- **Goal**:
Give again, word for word, each line from the top of the listing through the line that holds "FRAME_CLEARANCE = 0.4".

--- START OF Provided data ---

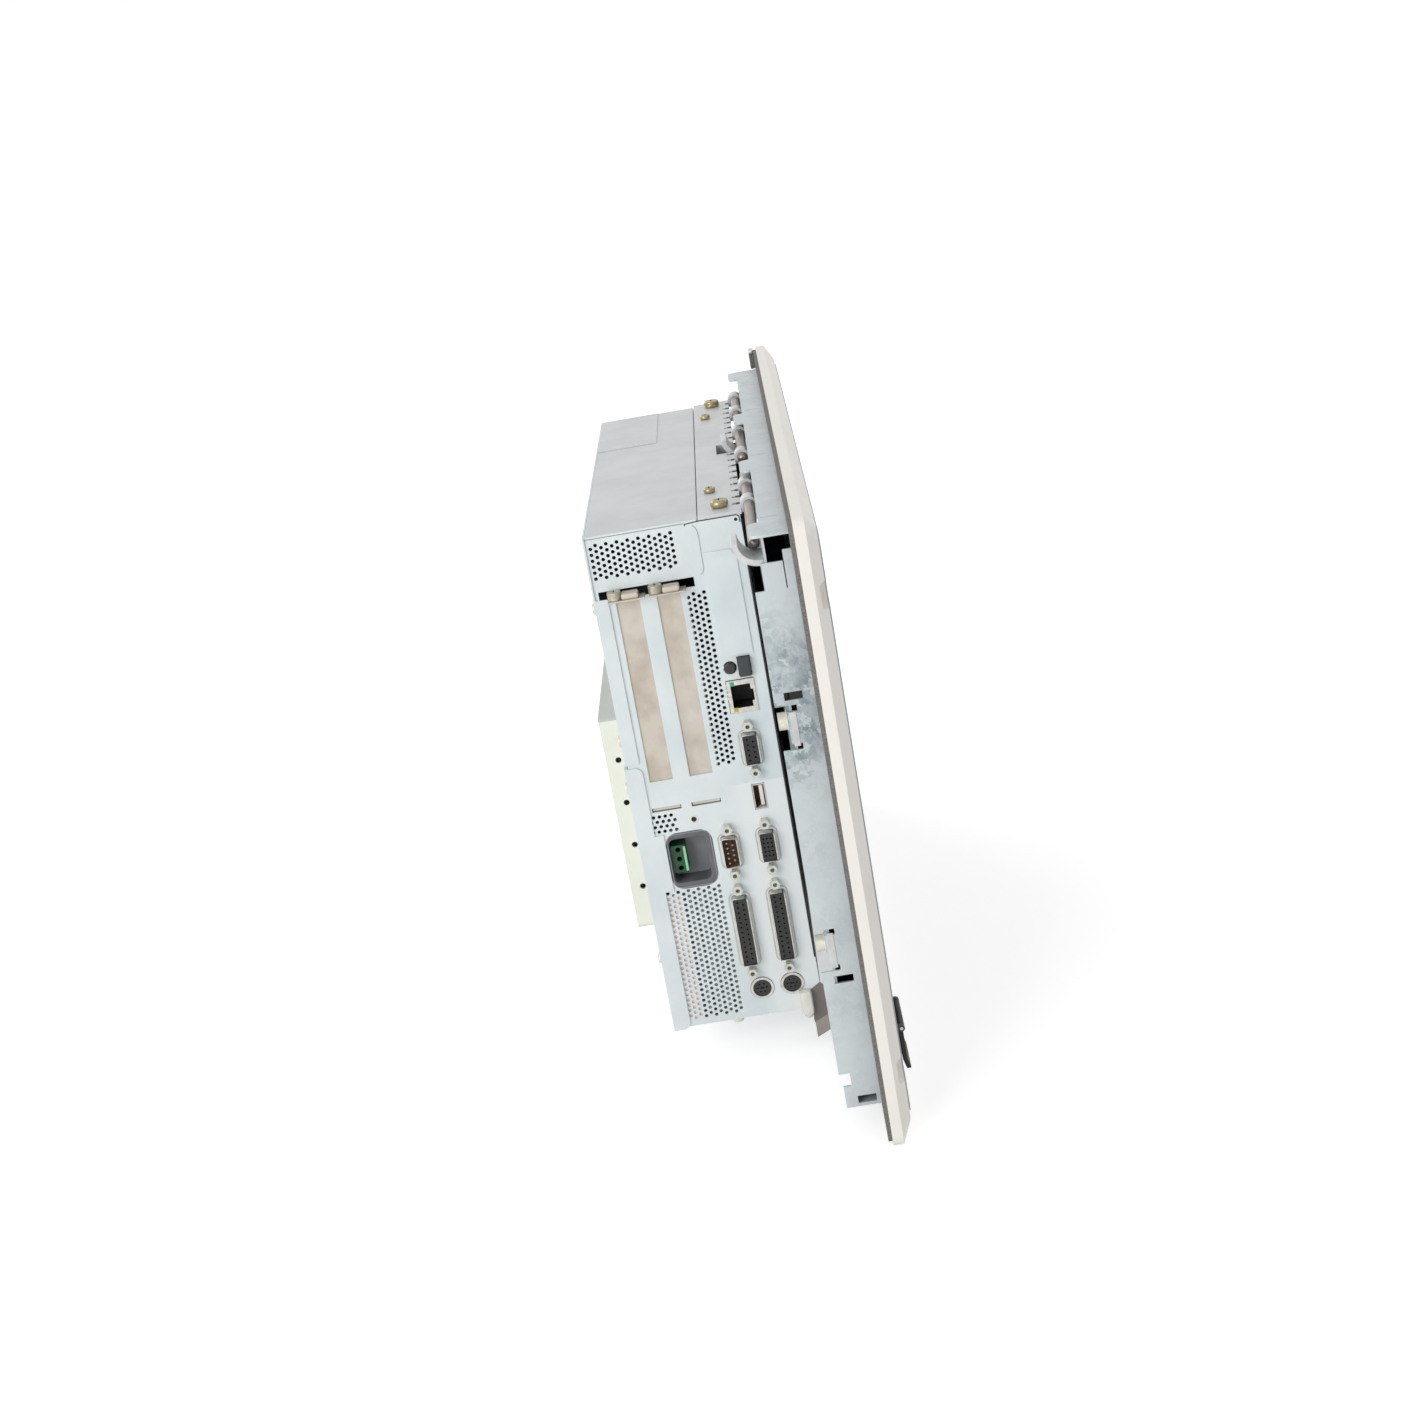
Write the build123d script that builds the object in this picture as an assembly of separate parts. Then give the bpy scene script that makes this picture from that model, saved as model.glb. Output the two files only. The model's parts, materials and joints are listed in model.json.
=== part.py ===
from build123d import *
import math
import os

# Panel-mounted industrial computer: a sealed operator front, a sheet-metal display frame behind it,
# and a computing unit that hangs from hinge rods at the frame's top and swings out for service.
# Lengths are in millimetres. X runs to the right seen from the operator's side, Y runs from the
# operator towards the rear and Z runs up. The origin is the centre of the sealing plane, where the
# gasket's rear face meets the wall that the computer is built into.

# Panel front, the 19-inch rack size that is seven units high
PANEL_WIDTH = 482.6
PANEL_HEIGHT = 310.3
PANEL_CORNER = 7.0
PANEL_BAND = 5.2
BEVEL_DEPTH = 5.0
BEVEL_WIDTH = 8.0
FRONT_WALL = 4.0
RACK_EDGE_X = 8.75
RACK_EDGE_Z = 37.675
RACK_SLOT_LENGTH = 10.3
RACK_SLOT_WIDTH = 6.8
SPOT_MARGIN = 2.8
SPOT_DEPTH = 2.8
GASKET_THICKNESS = 2.0
GASKET_INSET = 1.5
GASKET_SLOT_CLEARANCE = 1.0
FRAME_CLEARANCE = 0.4

# Display, window and key foil
WINDOW_ROOM_LEFT = 44.9
WINDOW_ROOM_RIGHT = 110.5
WINDOW_ROOM_LOW = 51.0
WINDOW_ROOM_HIGH = 21.6
GLASS_LEDGE = 5.0
GLASS_THICKNESS = 3.0
GLASS_CLEARANCE = 0.25
LCD_MARGIN_X = 13.0
LCD_MARGIN_Z = 10.5
LCD_THICKNESS = 10.0
LCD_RIM = 4.0
LCD_STEP = 1.5
FOIL_THICKNESS = 0.7
FOIL_MARGIN = 3.0
KEY_SIZE = 13.0
KEY_CORNER = 2.0
KEY_RISE = 0.6
PAD_ROWS = 6
KEY_PITCH = 17.5
SOFT_KEY_PITCH = 22.0
INVERTER_WIDTH = 32.0
INVERTER_HEIGHT = 140.0
INVERTER_LEG = 3.5
INVERTER_PART = 5.0
INVERTER_PART_SHARES = (-0.3, -0.05, 0.25)
BOARD_THICKNESS = 1.6

# Front service port with its flap
PORT_FRAME_WIDTH = 34.0
PORT_FRAME_HEIGHT = 27.0
PORT_FRAME_THICKNESS = 1.0
PORT_EDGE_X = 4.0
PORT_EDGE_Z = 6.4
FLAP_WIDTH = 27.0
FLAP_HEIGHT = 24.6
FLAP_THICKNESS = 2.2
FLAP_AIR = 0.4
FLAP_LIP = 1.3
FLAP_LIP_HEIGHT = 5.0
FLAP_EAR = 2.5
FLAP_PIN_RADIUS = 0.8
FLAP_BARREL_RADIUS = 1.6
RUNNING_CLEARANCE = 0.05
SIDE_AIR = 0.4

# Display frame: galvanised sheet, folded into a shallow ring
FRAME_MARGIN_X = 25.3
FRAME_MARGIN_Z = 11.55
FRAME_RISE = 0.8
FRAME_DEPTH = 19.0
FRAME_SHEET = 1.3
FRAME_FLANGE = 12.0
BACK_PLATE_SHEET = 1.2
BACK_PLATE_PLACE = 11.5
NOTCH_HEIGHT = 21.6
NOTCH_BOTTOM = 9.0
NOTCH_RELIEF = 3.0
NOTCH_HIGH_SHARES = (0.6442, 0.2531)
TAB_REACH = 13.0
SLOT_HEIGHT = 3.9
EAR_PLACES_SHARES = (0.4706, 0.1477)
EAR_WIDTH = 25.0
EAR_LENGTH = 5.3
EAR_CORNER = 4.0
EAR_SLIT_WIDTH = 1.0
EAR_SLIT_GAP = 7.5
EAR_SLIT_LENGTH = 8.0
FRAME_SCREW_RADIUS = 4.2
FRAME_SCREW_HEAD = 4.0
FRAME_WASHER_RADIUS = 5.0
FRAME_WASHER = 0.6
FRAME_SCREW_SHANK = 1.9
SCREW_HOLE_CLEARANCE = 0.2
FRAME_SCREW_RISE = 3.5
# Pieces cut from each side wall, as shares of the frame's depth, from and to, and of its height
SIDE_CUT_SHARES = (
    (0.216, 1.1, 0.9544, 1.0),
    (0.0, 0.216, 0.9718, 1.0),
    (0.758, 1.1, 0.9100, 1.0),
    (0.216, 0.242, 0.9100, 0.9544),
    (0.895, 1.1, -0.1, 0.0400),
    (0.684, 1.1, 0.0400, 0.0637),
    (0.965, 1.1, 0.0637, 0.6442),
)
# Slots of each side wall, as shares of the frame's depth, from and to, and of its height
SIDE_SLOT_SHARES = (
    (0.289, 0.737, 0.7277),
    (0.189, 0.674, 0.2295),
    (0.105, 0.579, 0.0059),
)

# Computing unit
UNIT_WIDTH = 297.0
UNIT_HEIGHT = 267.0
UNIT_DEPTH = 78.0
UNIT_FROM_FRAME_SIDE = 40.3
UNIT_ABOVE_FRAME_FLOOR = 10.1
UNIT_GAP = 2.0
SHEET = 1.0
HEM_WIDTH = 10.0
HEM_LENGTH = 27.0

# Hinge: rods on the unit lie in hooks on the frame
ROD_RADIUS = 2.75
ROD_FORWARD = 5.0
ROD_RISE = 2.0
ROD_IN_HOOK = 5.6
ROD_START_SHARES = (0.3872, 0.7912)
ROD_END_SHARES = (0.2424, 0.6667, 0.995)
LUG_WALL = 1.5
LUG_WIDTH = 9.0
LUG_PLACE_SHARES = (0.0250, 0.1600, 0.4120, 0.6250, 0.8180, 0.9740)
LUG_WINDOW_MARGIN = 1.2
HOOK_WIDTH = 21.2
HOOK_WALL = 3.0
HOOK_OFFSET_Y = 1.5
HOOK_OFFSET_Z = 5.5
HOOK_FOOT = 12.0
HOOK_AIR = 0.3
HOOK_MIDDLE_SHARE = 0.5135
BRACKET_SHEET = 2.0
BRACKET_DEPTH = 20.5
BRACKET_CUT_MARGIN = 2.0
BRACKET_SLOT_LENGTH = 3.0
BRACKET_SLOT_WIDTH = 2.0
BRACKET_SLOT_PITCH = 15.0
TOP_SCREW_EDGE = 13.5
TOP_SCREW_INSET = 49.5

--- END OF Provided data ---

- **Written answer**:
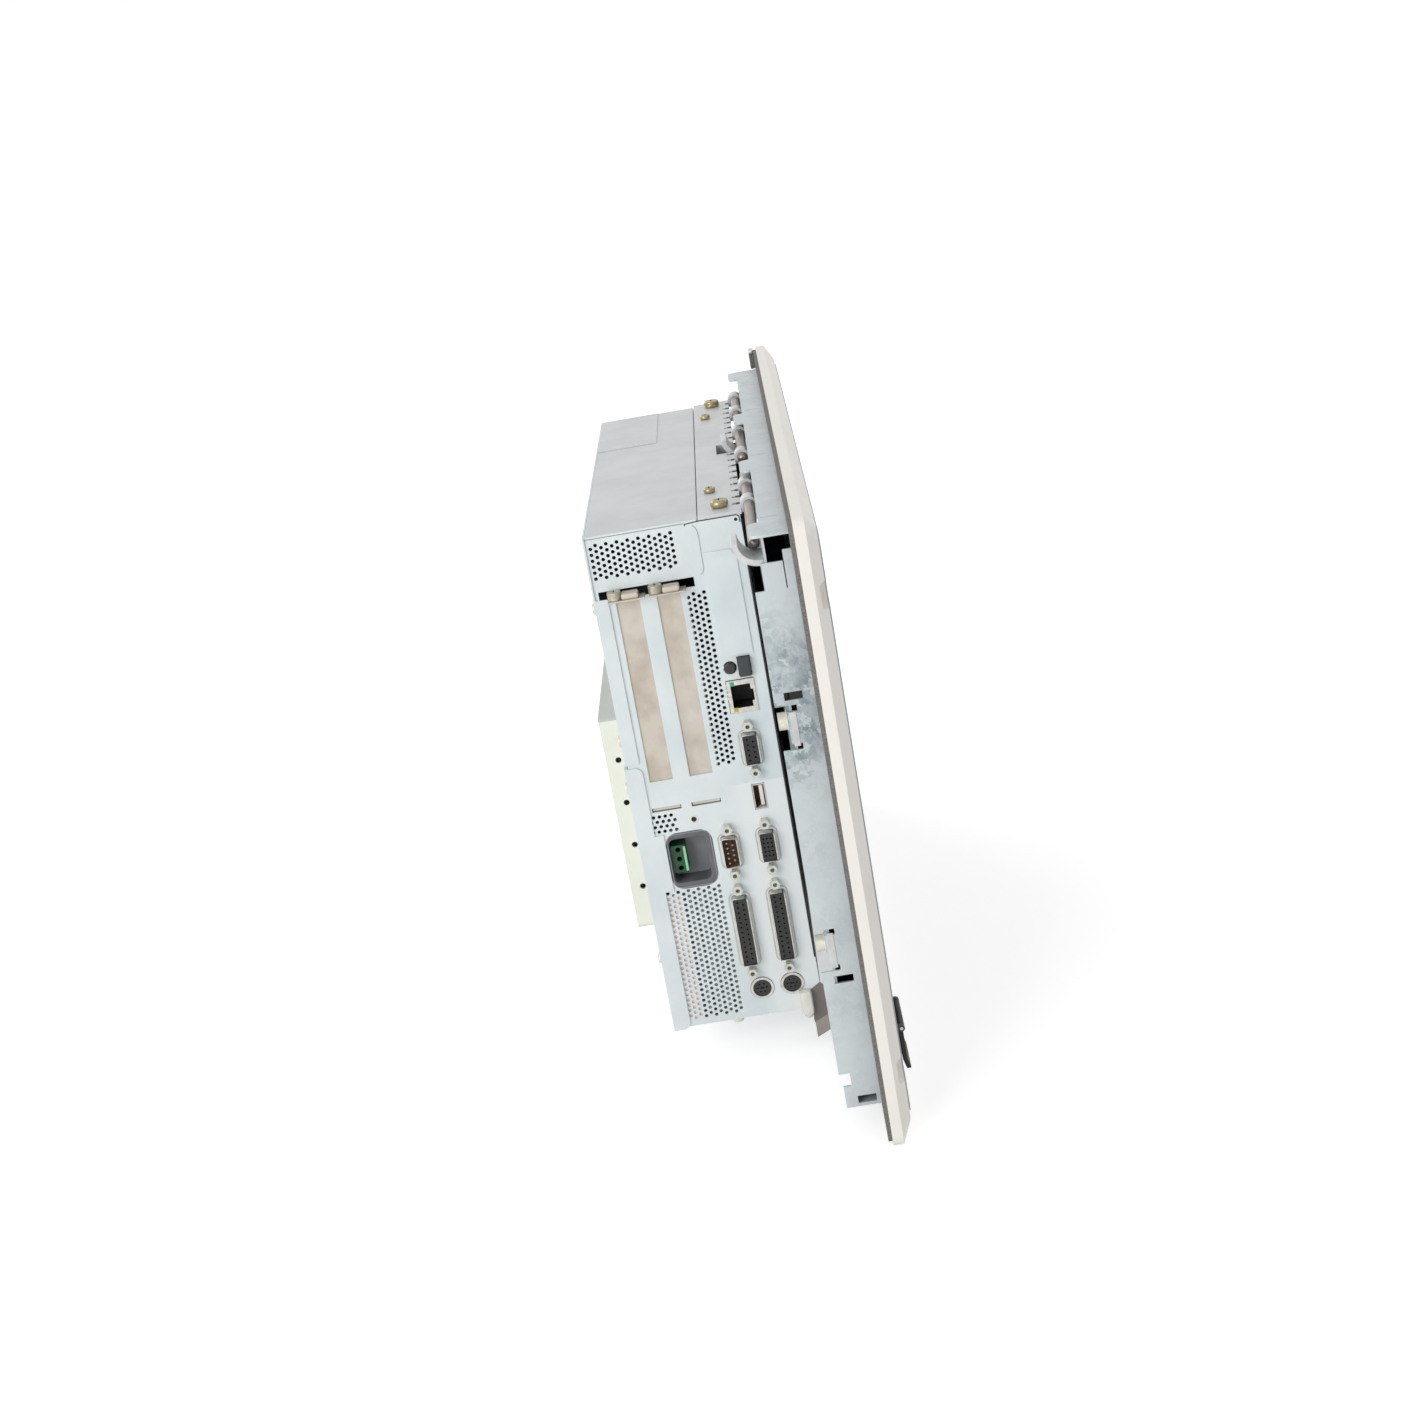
Write the build123d script that builds the object in this picture as an assembly of separate parts. Then give the bpy scene script that makes this picture from that model, saved as model.glb. Output the two files only. The model's parts, materials and joints are listed in model.json.
=== part.py ===
from build123d import *
import math
import os

# Panel-mounted industrial computer: a sealed operator front, a sheet-metal display frame behind it,
# and a computing unit that hangs from hinge rods at the frame's top and swings out for service.
# Lengths are in millimetres. X runs to the right seen from the operator's side, Y runs from the
# operator towards the rear and Z runs up. The origin is the centre of the sealing plane, where the
# gasket's rear face meets the wall that the computer is built into.

# Panel front, the 19-inch rack size that is seven units high
PANEL_WIDTH = 482.6
PANEL_HEIGHT = 310.3
PANEL_CORNER = 7.0
PANEL_BAND = 5.2
BEVEL_DEPTH = 5.0
BEVEL_WIDTH = 8.0
FRONT_WALL = 4.0
RACK_EDGE_X = 8.75
RACK_EDGE_Z = 37.675
RACK_SLOT_LENGTH = 10.3
RACK_SLOT_WIDTH = 6.8
SPOT_MARGIN = 2.8
SPOT_DEPTH = 2.8
GASKET_THICKNESS = 2.0
GASKET_INSET = 1.5
GASKET_SLOT_CLEARANCE = 1.0
FRAME_CLEARANCE = 0.4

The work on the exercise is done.